• WORK TO BE COMPLETED:
Search the material for the string "bodies", then return every line where it is found.
── DATA PROVIDED
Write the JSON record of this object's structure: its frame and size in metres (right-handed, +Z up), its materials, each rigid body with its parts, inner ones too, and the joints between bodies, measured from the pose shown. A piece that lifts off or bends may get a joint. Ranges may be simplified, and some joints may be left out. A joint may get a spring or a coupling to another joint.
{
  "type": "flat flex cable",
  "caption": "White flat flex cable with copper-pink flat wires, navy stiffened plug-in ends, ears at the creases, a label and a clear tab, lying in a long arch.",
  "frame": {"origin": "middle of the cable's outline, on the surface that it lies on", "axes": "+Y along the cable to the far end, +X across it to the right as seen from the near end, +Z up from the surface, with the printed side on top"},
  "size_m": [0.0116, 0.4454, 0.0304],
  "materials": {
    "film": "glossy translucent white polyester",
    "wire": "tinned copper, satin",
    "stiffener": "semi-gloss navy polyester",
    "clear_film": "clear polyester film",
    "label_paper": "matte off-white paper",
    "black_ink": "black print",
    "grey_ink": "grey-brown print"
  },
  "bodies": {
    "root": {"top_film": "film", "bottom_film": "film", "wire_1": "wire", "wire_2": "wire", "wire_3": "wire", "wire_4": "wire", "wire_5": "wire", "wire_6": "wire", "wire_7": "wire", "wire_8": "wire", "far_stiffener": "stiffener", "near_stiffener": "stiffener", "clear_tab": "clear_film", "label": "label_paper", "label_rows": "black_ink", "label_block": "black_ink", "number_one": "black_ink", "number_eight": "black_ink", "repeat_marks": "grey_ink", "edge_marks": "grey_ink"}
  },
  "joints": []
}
────
── DATA PROVIDED
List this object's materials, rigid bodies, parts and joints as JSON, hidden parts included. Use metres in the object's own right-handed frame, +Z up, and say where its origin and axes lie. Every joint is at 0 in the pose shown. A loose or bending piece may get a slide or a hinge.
────
• OUTPUT OF THE TASK:
Write the JSON record of this object's structure: its frame and size in metres (right-handed, +Z up), its materials, each rigid body with its parts, inner ones too, and the joints between bodies, measured from the pose shown. A piece that lifts off or bends may get a joint. Ranges may be simplified, and some joints may be left out. A joint may get a spring or a coupling to another joint.
  "bodies": {
List this object's materials, rigid bodies, parts and joints as JSON, hidden parts included. Use metres in the object's own right-handed frame, +Z up, and say where its origin and axes lie. Every joint is at 0 in the pose shown. A loose or bending piece may get a slide or a hinge.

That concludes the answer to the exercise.